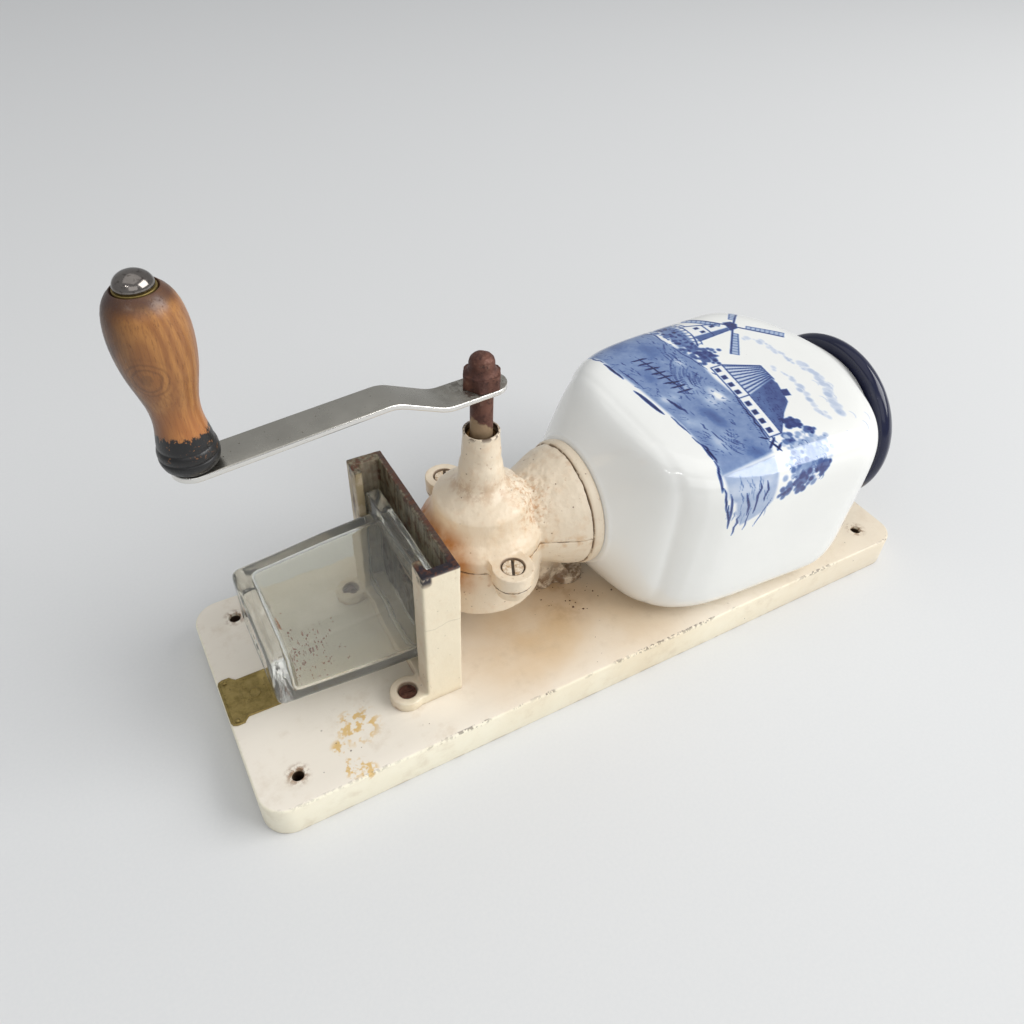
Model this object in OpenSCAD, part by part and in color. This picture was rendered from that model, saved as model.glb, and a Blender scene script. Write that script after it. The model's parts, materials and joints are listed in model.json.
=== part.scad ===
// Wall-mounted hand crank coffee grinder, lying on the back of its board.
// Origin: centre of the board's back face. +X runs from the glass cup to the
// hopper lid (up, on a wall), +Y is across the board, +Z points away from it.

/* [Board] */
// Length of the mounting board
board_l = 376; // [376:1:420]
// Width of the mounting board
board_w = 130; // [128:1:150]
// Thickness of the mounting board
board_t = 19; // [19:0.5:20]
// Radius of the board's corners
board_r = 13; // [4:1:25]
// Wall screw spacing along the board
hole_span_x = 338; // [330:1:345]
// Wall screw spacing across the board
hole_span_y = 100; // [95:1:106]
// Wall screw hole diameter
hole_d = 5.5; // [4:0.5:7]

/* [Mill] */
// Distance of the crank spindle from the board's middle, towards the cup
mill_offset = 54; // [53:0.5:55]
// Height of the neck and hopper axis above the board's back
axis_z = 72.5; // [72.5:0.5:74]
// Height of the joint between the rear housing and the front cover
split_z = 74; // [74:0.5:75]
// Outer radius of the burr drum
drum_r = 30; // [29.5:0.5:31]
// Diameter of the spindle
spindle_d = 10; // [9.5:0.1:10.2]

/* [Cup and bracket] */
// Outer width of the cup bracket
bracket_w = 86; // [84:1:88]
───
### EXERCISE OBJECTIVE
Print the listing above from its first line through the line with "away from it.", and stop there.

### EXERCISE OUTPUT
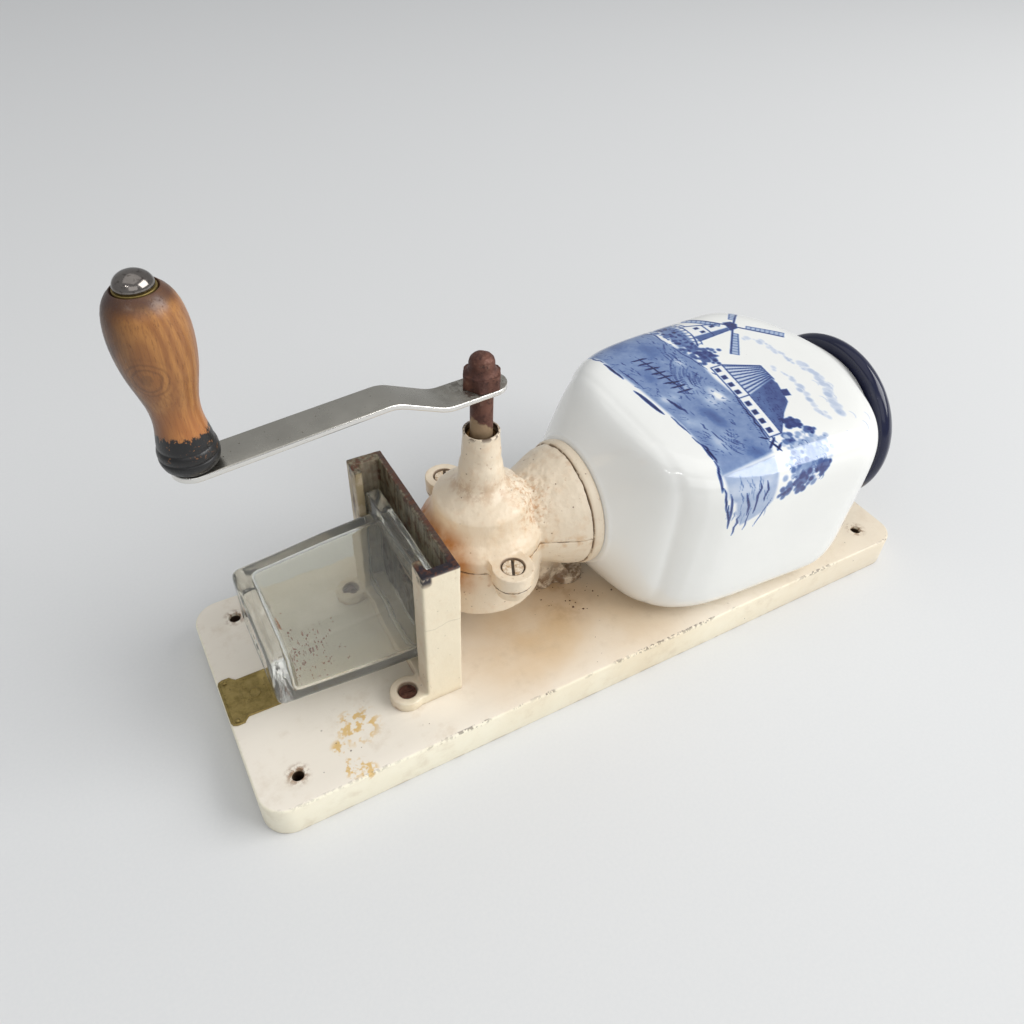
Model this object in OpenSCAD, part by part and in color. This picture was rendered from that model, saved as model.glb, and a Blender scene script. Write that script after it. The model's parts, materials and joints are listed in model.json.
=== part.scad ===
// Wall-mounted hand crank coffee grinder, lying on the back of its board.
// Origin: centre of the board's back face. +X runs from the glass cup to the
// hopper lid (up, on a wall), +Y is across the board, +Z points away from it.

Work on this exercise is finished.